Data segment ▸
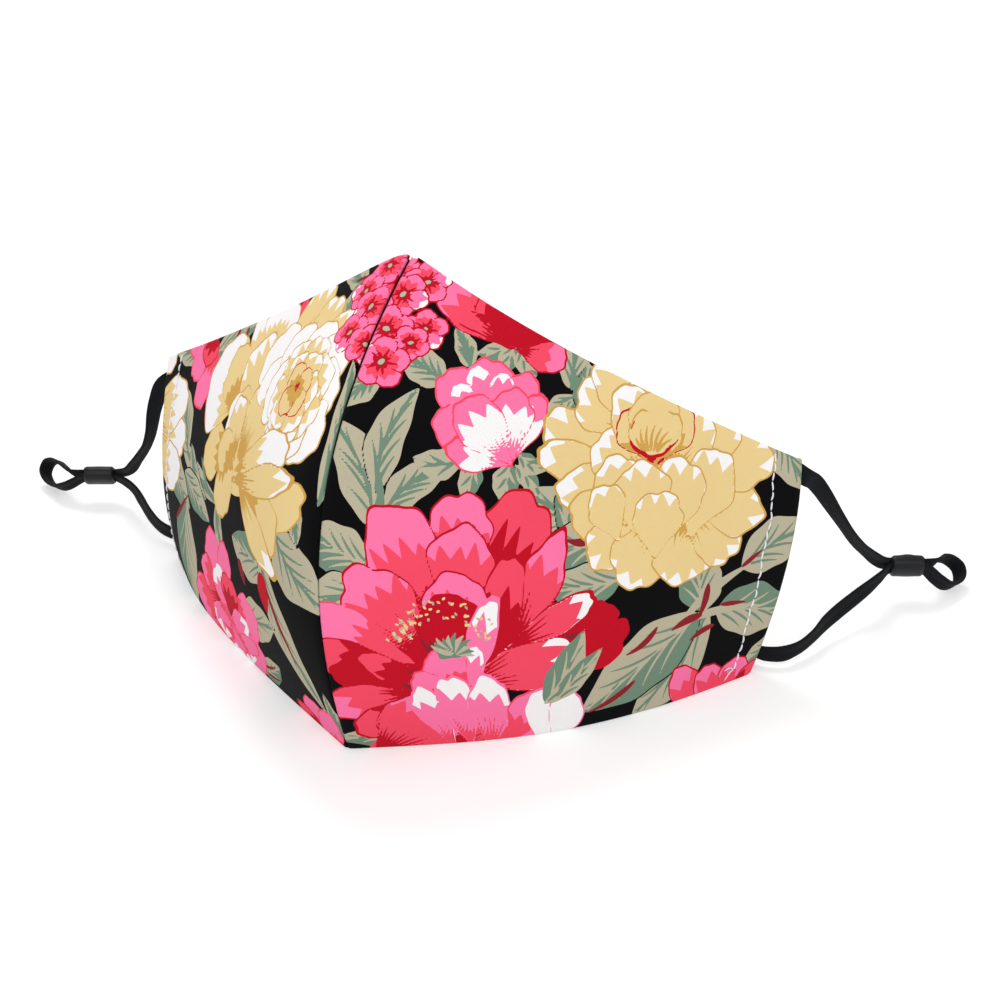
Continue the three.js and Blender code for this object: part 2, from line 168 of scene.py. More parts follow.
# Route of each ear loop: middle of the band (x, y, z) and the direction across it (x, y, z)
LOOPS = {
    "right": {
        "slider": {"near": (114.3, 130.3, 11.5), "far": (123.5, 133.9, 11.5), "across": (0.17, -0.44, 0.88)},
        "upper": [
            (96.2, 92.4, 54.6, 0.38, 0.47, 0.8),
            (97.7, 96.0, 51.8, 0.64, 0.39, 0.66),
            (99.3, 99.2, 47.7, 0.9, 0.15, 0.42),
            (101.9, 104.7, 39.7, 0.96, -0.16, 0.21),
            (104.7, 110.4, 31.5, 0.95, -0.31, 0.11),
            (107.2, 115.7, 24.7, 0.95, -0.24, 0.2),
            (109.8, 121.3, 19.1, 0.83, -0.2, 0.42),
            (111.9, 126.4, 14.6, 0.55, -0.25, 0.7),
        ],
        "end": [
            (125.8, 137.4, 11.2, 0.5, -0.25, 0.83),
            (126.8, 143.2, 10.0, 0.66, -0.14, 0.74),
            (128.8, 147.6, 7.5, 0.73, -0.09, 0.67),
            (131.2, 148.8, 4.9, 0.73, -0.09, 0.67),
            (132.4, 146.3, 3.2, 0.73, -0.09, 0.67),
            (131.9, 142.3, 2.7, 0.73, -0.09, 0.67),
            (130.0, 138.4, 3.9, 0.69, -0.12, 0.7),
            (127.4, 135.8, 6.9, 0.45, -0.28, 0.83),
        ],
        "lower": [
            (113.0, 124.6, 10.6, 0.12, -0.25, 0.96),
            (111.1, 119.4, 9.8, -0.05, -0.14, 0.99),
            (108.3, 113.3, 8.6, -0.19, -0.09, 0.98),
            (105.2, 106.0, 7.4, -0.22, -0.08, 0.97),
            (102.8, 99.8, 6.2, -0.15, -0.12, 0.98),
            (101.1, 93.0, 5.2, 0.05, -0.14, 0.99),
            (98.6, 86.8, 4.4, 0.08, -0.15, 0.98),
            (95.2, 82.4, 4.2, -0.07, -0.06, 1.0),
            (90.6, 80.7, 4.2, -0.07, -0.15, 0.98),
            (85.6, 80.6, 4.6, -0.25, -0.25, 0.94),
        ],
    },
    "left": {
        "slider": {"near": (127.8, 102.7, 9.8), "far": (138.4, 98.5, 9.8), "across": (-0.235, -0.598, 0.765)},
        "upper": [
            (95.2, 90.6, 55.0, 0.4, 0.35, 0.83),
            (101.8, 91.4, 50.6, 0.76, -0.42, 0.5),
            (105.2, 92.7, 44.5, 0.73, -0.64, 0.22),
            (107.3, 93.6, 39.1, 0.55, -0.83, 0.06),
            (109.0, 94.4, 33.0, 0.34, -0.94, -0.02),
            (111.1, 95.3, 27.8, 0.32, -0.95, -0.05),
            (114.2, 96.7, 23.2, 0.43, -0.9, 0.02),
            (118.2, 98.5, 18.2, 0.4, -0.85, 0.2),
            (122.2, 100.5, 13.7, 0.1, -0.75, 0.6),
        ],
        "end": [
            (142.2, 98.9, 9.9, 0.05, -0.66, 0.74),
            (147.4, 102.2, 9.9, 0.3, -0.69, 0.65),
            (152.6, 105.8, 9.2, 0.43, -0.69, 0.58),
            (156.4, 107.4, 6.9, 0.43, -0.69, 0.58),
            (157.3, 106.4, 4.2, 0.43, -0.69, 0.58),
            (154.6, 103.6, 2.7, 0.43, -0.69, 0.58),
            (149.4, 100.2, 2.9, 0.4, -0.7, 0.6),
            (143.8, 97.6, 5.6, 0.1, -0.68, 0.73),
        ],
        "lower": [
            (124.6, 101.5, 8.6, -0.11, -0.43, 0.9),
            (121.0, 100.0, 7.8, -0.1, -0.29, 0.95),
            (116.6, 96.7, 6.6, -0.15, -0.08, 0.99),
            (108.8, 89.6, 5.2, -0.1, -0.08, 0.99),
            (102.6, 85.4, 4.4, -0.06, -0.16, 0.99),
            (97.4, 83.8, 4.2, -0.06, -0.22, 0.97),
            (89.6, 84.3, 4.6, -0.25, -0.25, 0.94),
        ],
    },
}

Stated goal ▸
Copy the material above back out, exactly as written.

Response ▸
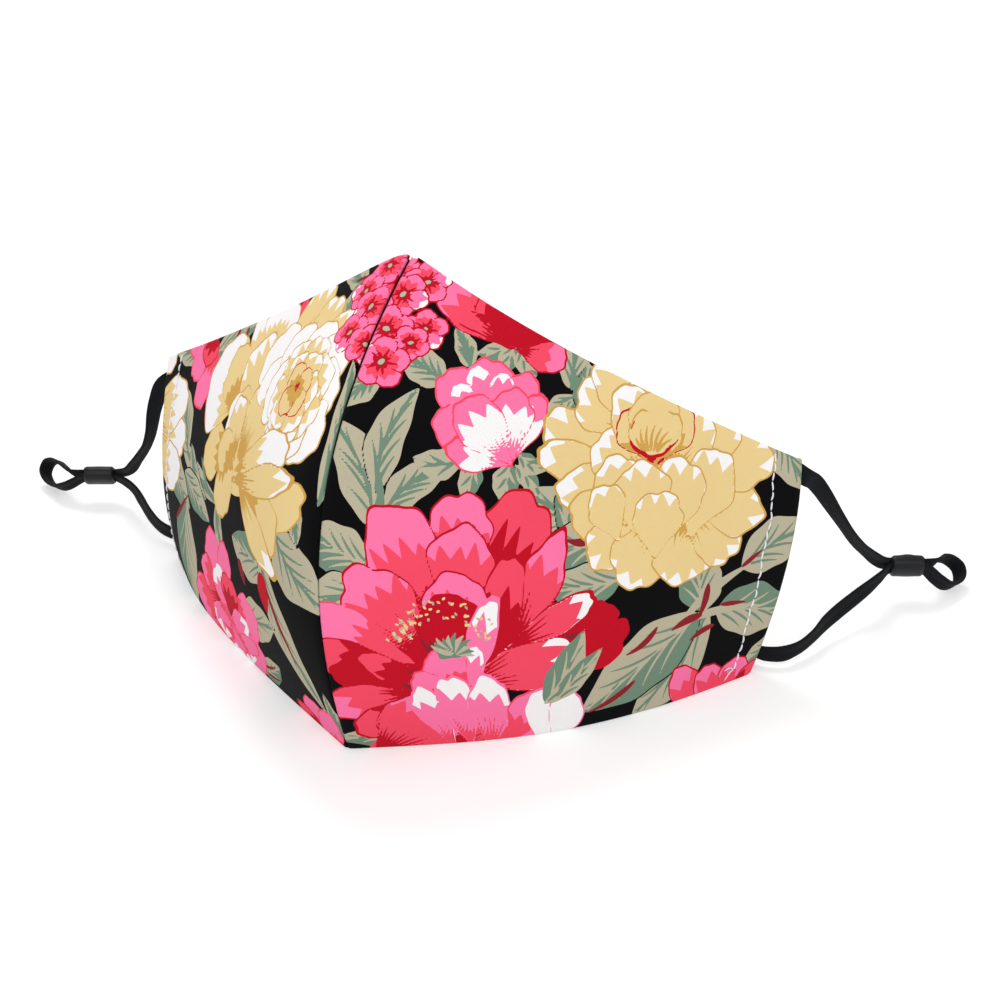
Continue the three.js and Blender code for this object: part 2, from line 168 of scene.py. More parts follow.
# Route of each ear loop: middle of the band (x, y, z) and the direction across it (x, y, z)
LOOPS = {
    "right": {
        "slider": {"near": (114.3, 130.3, 11.5), "far": (123.5, 133.9, 11.5), "across": (0.17, -0.44, 0.88)},
        "upper": [
            (96.2, 92.4, 54.6, 0.38, 0.47, 0.8),
            (97.7, 96.0, 51.8, 0.64, 0.39, 0.66),
            (99.3, 99.2, 47.7, 0.9, 0.15, 0.42),
            (101.9, 104.7, 39.7, 0.96, -0.16, 0.21),
            (104.7, 110.4, 31.5, 0.95, -0.31, 0.11),
            (107.2, 115.7, 24.7, 0.95, -0.24, 0.2),
            (109.8, 121.3, 19.1, 0.83, -0.2, 0.42),
            (111.9, 126.4, 14.6, 0.55, -0.25, 0.7),
        ],
        "end": [
            (125.8, 137.4, 11.2, 0.5, -0.25, 0.83),
            (126.8, 143.2, 10.0, 0.66, -0.14, 0.74),
            (128.8, 147.6, 7.5, 0.73, -0.09, 0.67),
            (131.2, 148.8, 4.9, 0.73, -0.09, 0.67),
            (132.4, 146.3, 3.2, 0.73, -0.09, 0.67),
            (131.9, 142.3, 2.7, 0.73, -0.09, 0.67),
            (130.0, 138.4, 3.9, 0.69, -0.12, 0.7),
            (127.4, 135.8, 6.9, 0.45, -0.28, 0.83),
        ],
        "lower": [
            (113.0, 124.6, 10.6, 0.12, -0.25, 0.96),
            (111.1, 119.4, 9.8, -0.05, -0.14, 0.99),
            (108.3, 113.3, 8.6, -0.19, -0.09, 0.98),
            (105.2, 106.0, 7.4, -0.22, -0.08, 0.97),
            (102.8, 99.8, 6.2, -0.15, -0.12, 0.98),
            (101.1, 93.0, 5.2, 0.05, -0.14, 0.99),
            (98.6, 86.8, 4.4, 0.08, -0.15, 0.98),
            (95.2, 82.4, 4.2, -0.07, -0.06, 1.0),
            (90.6, 80.7, 4.2, -0.07, -0.15, 0.98),
            (85.6, 80.6, 4.6, -0.25, -0.25, 0.94),
        ],
    },
    "left": {
        "slider": {"near": (127.8, 102.7, 9.8), "far": (138.4, 98.5, 9.8), "across": (-0.235, -0.598, 0.765)},
        "upper": [
            (95.2, 90.6, 55.0, 0.4, 0.35, 0.83),
            (101.8, 91.4, 50.6, 0.76, -0.42, 0.5),
            (105.2, 92.7, 44.5, 0.73, -0.64, 0.22),
            (107.3, 93.6, 39.1, 0.55, -0.83, 0.06),
            (109.0, 94.4, 33.0, 0.34, -0.94, -0.02),
            (111.1, 95.3, 27.8, 0.32, -0.95, -0.05),
            (114.2, 96.7, 23.2, 0.43, -0.9, 0.02),
            (118.2, 98.5, 18.2, 0.4, -0.85, 0.2),
            (122.2, 100.5, 13.7, 0.1, -0.75, 0.6),
        ],
        "end": [
            (142.2, 98.9, 9.9, 0.05, -0.66, 0.74),
            (147.4, 102.2, 9.9, 0.3, -0.69, 0.65),
            (152.6, 105.8, 9.2, 0.43, -0.69, 0.58),
            (156.4, 107.4, 6.9, 0.43, -0.69, 0.58),
            (157.3, 106.4, 4.2, 0.43, -0.69, 0.58),
            (154.6, 103.6, 2.7, 0.43, -0.69, 0.58),
            (149.4, 100.2, 2.9, 0.4, -0.7, 0.6),
            (143.8, 97.6, 5.6, 0.1, -0.68, 0.73),
        ],
        "lower": [
            (124.6, 101.5, 8.6, -0.11, -0.43, 0.9),
            (121.0, 100.0, 7.8, -0.1, -0.29, 0.95),
            (116.6, 96.7, 6.6, -0.15, -0.08, 0.99),
            (108.8, 89.6, 5.2, -0.1, -0.08, 0.99),
            (102.6, 85.4, 4.4, -0.06, -0.16, 0.99),
            (97.4, 83.8, 4.2, -0.06, -0.22, 0.97),
            (89.6, 84.3, 4.6, -0.25, -0.25, 0.94),
        ],
    },
}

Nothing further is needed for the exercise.